- Supplied information
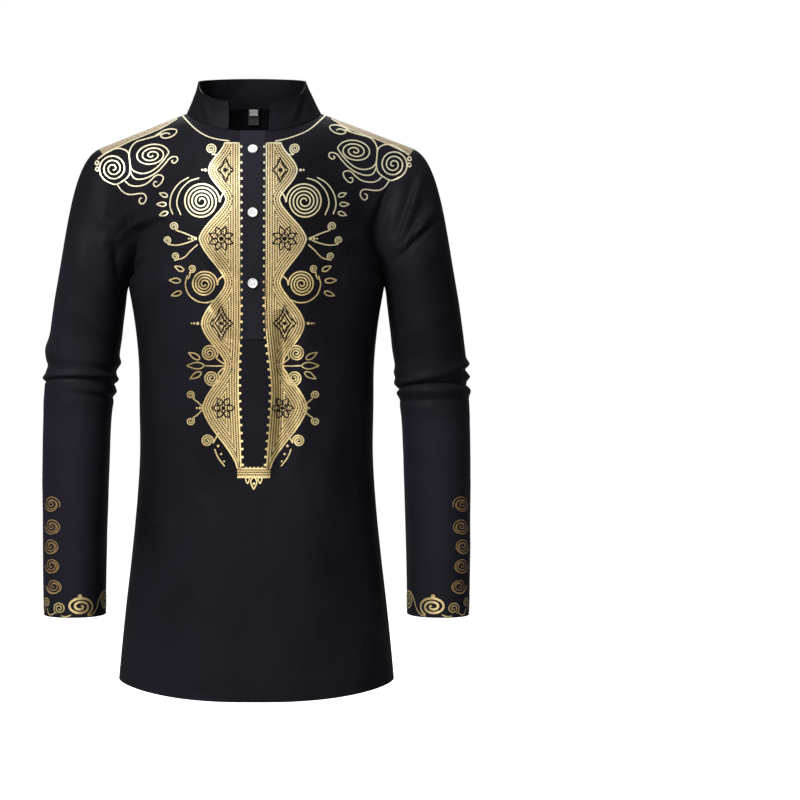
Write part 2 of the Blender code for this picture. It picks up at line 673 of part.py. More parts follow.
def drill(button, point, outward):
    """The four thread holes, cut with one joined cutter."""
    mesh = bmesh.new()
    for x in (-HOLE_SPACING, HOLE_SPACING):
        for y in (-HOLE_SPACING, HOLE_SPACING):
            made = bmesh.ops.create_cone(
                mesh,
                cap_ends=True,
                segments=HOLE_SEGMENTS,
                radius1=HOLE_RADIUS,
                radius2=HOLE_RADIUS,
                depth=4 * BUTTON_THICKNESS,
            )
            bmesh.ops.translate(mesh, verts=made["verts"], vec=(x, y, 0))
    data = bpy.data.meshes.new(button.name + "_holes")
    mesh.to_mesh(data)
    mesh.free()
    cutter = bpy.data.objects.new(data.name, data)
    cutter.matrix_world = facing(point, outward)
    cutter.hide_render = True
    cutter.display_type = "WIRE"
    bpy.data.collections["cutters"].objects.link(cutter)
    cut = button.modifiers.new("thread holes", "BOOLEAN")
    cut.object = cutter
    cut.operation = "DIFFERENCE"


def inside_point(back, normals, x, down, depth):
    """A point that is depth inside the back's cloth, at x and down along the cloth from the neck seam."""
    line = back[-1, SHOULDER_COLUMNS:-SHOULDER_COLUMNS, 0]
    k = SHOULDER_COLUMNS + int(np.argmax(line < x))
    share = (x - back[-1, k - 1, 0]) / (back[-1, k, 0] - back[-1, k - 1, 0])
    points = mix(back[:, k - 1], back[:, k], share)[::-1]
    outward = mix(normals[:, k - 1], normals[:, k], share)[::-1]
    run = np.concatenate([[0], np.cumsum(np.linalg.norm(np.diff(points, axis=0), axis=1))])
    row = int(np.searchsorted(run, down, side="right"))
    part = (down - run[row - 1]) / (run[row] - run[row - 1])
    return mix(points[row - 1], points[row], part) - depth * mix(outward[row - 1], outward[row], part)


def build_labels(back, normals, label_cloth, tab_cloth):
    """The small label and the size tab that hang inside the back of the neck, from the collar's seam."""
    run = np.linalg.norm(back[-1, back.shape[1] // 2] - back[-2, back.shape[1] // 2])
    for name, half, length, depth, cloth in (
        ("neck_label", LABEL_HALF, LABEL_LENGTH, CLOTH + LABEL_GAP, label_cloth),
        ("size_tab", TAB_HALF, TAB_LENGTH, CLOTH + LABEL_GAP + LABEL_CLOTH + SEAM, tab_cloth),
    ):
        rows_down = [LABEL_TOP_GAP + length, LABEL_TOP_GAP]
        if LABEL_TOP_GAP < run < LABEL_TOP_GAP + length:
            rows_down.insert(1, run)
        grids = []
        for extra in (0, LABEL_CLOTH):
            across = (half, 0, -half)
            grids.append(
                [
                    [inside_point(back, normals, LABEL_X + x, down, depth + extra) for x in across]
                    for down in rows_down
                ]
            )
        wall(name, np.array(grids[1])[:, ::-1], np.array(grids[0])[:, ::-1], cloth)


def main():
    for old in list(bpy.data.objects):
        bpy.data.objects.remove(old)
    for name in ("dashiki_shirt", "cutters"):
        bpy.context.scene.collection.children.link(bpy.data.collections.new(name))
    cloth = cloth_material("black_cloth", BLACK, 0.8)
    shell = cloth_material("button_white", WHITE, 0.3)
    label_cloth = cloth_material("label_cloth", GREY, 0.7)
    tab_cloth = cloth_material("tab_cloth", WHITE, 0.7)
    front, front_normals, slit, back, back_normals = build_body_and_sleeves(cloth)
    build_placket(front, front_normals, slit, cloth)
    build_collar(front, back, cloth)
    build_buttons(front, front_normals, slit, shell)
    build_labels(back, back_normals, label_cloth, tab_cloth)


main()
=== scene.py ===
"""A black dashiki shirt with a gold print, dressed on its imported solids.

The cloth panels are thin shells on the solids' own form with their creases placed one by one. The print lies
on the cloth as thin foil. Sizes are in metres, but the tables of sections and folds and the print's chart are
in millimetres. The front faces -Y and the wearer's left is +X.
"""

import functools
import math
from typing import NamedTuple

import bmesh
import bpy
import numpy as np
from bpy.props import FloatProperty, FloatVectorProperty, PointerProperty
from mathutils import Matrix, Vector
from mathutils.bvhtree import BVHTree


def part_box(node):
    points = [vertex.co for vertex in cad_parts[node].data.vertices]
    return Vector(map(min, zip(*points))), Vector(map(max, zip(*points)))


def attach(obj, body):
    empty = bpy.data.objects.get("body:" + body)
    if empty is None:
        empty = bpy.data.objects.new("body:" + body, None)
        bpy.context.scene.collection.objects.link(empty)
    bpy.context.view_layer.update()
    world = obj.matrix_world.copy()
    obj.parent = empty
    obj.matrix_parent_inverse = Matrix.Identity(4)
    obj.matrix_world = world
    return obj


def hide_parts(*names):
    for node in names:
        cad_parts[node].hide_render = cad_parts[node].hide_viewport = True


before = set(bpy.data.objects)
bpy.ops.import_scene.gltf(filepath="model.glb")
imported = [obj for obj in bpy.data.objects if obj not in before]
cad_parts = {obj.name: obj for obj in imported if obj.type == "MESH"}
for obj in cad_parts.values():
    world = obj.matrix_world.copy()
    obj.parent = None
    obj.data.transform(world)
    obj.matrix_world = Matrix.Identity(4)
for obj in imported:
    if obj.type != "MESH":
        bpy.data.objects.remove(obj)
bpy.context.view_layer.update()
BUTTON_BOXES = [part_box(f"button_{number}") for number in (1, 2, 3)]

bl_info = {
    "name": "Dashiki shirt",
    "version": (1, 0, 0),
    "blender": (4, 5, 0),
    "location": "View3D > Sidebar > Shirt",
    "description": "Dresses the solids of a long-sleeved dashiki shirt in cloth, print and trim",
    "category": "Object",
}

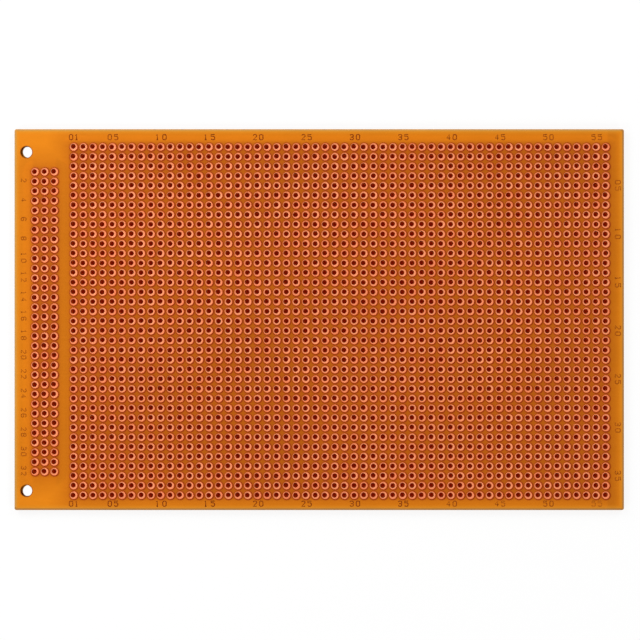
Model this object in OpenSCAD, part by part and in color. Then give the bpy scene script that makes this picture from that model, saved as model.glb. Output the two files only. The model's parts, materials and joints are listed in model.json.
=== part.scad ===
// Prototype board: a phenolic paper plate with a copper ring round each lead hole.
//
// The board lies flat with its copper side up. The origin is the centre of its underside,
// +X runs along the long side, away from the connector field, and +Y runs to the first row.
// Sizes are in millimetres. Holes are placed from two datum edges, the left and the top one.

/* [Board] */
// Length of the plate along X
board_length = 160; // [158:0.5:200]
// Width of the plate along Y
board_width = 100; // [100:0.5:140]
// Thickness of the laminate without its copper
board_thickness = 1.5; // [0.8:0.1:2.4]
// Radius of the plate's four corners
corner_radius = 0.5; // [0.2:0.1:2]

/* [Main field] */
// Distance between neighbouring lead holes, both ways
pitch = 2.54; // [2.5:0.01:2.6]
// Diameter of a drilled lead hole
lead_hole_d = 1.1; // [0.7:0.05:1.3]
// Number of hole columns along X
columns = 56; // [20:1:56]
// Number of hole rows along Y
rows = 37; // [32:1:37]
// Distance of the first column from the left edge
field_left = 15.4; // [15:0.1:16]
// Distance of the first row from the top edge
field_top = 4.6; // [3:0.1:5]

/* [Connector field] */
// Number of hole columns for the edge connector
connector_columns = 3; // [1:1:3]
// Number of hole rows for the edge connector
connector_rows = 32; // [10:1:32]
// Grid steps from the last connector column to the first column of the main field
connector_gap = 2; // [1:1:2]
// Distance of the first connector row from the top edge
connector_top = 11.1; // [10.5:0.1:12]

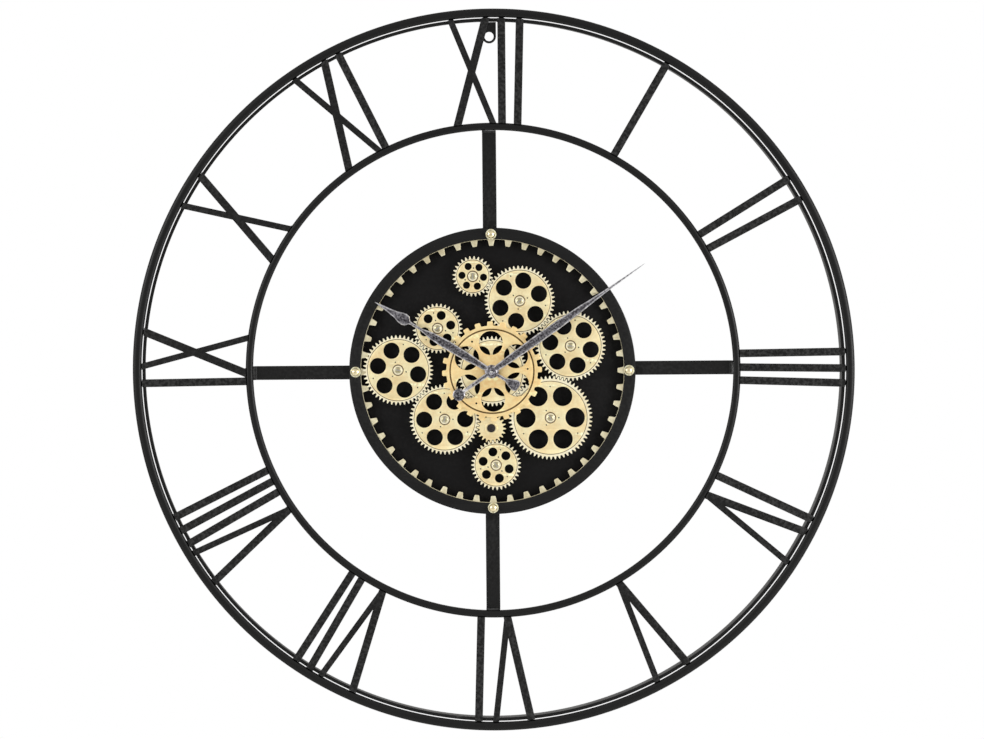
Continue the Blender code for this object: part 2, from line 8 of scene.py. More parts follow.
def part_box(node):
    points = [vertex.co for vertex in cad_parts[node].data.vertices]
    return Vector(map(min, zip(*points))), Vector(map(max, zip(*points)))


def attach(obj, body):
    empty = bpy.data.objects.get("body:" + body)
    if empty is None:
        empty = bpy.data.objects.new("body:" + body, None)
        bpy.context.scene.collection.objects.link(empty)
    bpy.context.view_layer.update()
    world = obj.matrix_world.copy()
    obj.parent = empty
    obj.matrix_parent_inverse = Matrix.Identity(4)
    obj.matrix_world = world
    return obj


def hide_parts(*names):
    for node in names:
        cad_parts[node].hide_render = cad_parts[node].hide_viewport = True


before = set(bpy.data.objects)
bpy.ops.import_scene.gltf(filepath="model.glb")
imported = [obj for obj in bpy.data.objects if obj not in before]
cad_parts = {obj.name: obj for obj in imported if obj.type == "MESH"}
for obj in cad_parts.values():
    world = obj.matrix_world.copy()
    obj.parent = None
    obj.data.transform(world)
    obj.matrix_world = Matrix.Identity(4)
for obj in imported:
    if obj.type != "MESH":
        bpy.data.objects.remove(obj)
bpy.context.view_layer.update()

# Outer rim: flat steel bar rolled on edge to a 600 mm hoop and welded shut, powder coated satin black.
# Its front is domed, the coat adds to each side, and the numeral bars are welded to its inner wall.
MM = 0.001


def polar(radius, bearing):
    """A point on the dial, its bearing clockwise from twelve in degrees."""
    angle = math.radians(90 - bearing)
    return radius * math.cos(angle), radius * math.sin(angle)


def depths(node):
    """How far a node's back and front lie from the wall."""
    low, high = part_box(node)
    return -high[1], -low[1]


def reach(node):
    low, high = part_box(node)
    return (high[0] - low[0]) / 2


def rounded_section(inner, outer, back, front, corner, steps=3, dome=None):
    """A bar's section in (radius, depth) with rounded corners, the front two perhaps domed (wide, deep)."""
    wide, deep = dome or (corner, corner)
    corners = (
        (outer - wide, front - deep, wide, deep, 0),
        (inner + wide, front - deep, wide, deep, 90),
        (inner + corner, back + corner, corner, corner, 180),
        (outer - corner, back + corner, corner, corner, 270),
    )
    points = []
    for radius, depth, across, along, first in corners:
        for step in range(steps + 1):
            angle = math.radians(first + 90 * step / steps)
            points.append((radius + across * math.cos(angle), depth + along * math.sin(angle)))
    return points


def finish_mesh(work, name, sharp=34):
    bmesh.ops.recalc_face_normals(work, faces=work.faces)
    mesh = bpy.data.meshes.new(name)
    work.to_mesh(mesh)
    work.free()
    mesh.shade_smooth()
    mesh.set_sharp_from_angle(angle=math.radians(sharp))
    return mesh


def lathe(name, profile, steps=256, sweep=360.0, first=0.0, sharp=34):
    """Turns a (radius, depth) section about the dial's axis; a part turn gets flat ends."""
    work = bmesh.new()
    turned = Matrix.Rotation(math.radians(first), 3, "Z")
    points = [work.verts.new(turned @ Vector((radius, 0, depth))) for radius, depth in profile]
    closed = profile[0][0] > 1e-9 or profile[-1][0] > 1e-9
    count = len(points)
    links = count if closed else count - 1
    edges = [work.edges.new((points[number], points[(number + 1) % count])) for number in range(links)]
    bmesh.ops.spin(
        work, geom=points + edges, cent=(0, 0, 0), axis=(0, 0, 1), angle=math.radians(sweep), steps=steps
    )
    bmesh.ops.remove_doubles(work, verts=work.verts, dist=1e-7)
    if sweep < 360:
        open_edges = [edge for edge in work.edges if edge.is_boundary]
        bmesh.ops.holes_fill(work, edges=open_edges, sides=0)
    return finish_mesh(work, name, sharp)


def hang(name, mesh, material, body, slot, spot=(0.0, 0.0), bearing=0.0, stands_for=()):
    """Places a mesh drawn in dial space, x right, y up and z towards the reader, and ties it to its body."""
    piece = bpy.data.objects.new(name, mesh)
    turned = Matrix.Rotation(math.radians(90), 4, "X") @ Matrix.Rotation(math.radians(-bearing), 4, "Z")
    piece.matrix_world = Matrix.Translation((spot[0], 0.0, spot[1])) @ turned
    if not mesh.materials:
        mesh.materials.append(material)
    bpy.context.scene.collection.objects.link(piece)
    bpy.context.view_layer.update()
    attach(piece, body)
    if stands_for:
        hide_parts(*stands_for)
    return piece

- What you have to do
In the listing above, find the line containing "Model this object" and the line containing "corner_radius = 0.5; // [0.2:0.1:2]". Output them and every line between, exactly, and nothing else.

- Final answer
Model this object in OpenSCAD, part by part and in color. Then give the bpy scene script that makes this picture from that model, saved as model.glb. Output the two files only. The model's parts, materials and joints are listed in model.json.
=== part.scad ===
// Prototype board: a phenolic paper plate with a copper ring round each lead hole.
//
// The board lies flat with its copper side up. The origin is the centre of its underside,
// +X runs along the long side, away from the connector field, and +Y runs to the first row.
// Sizes are in millimetres. Holes are placed from two datum edges, the left and the top one.

/* [Board] */
// Length of the plate along X
board_length = 160; // [158:0.5:200]
// Width of the plate along Y
board_width = 100; // [100:0.5:140]
// Thickness of the laminate without its copper
board_thickness = 1.5; // [0.8:0.1:2.4]
// Radius of the plate's four corners
corner_radius = 0.5; // [0.2:0.1:2]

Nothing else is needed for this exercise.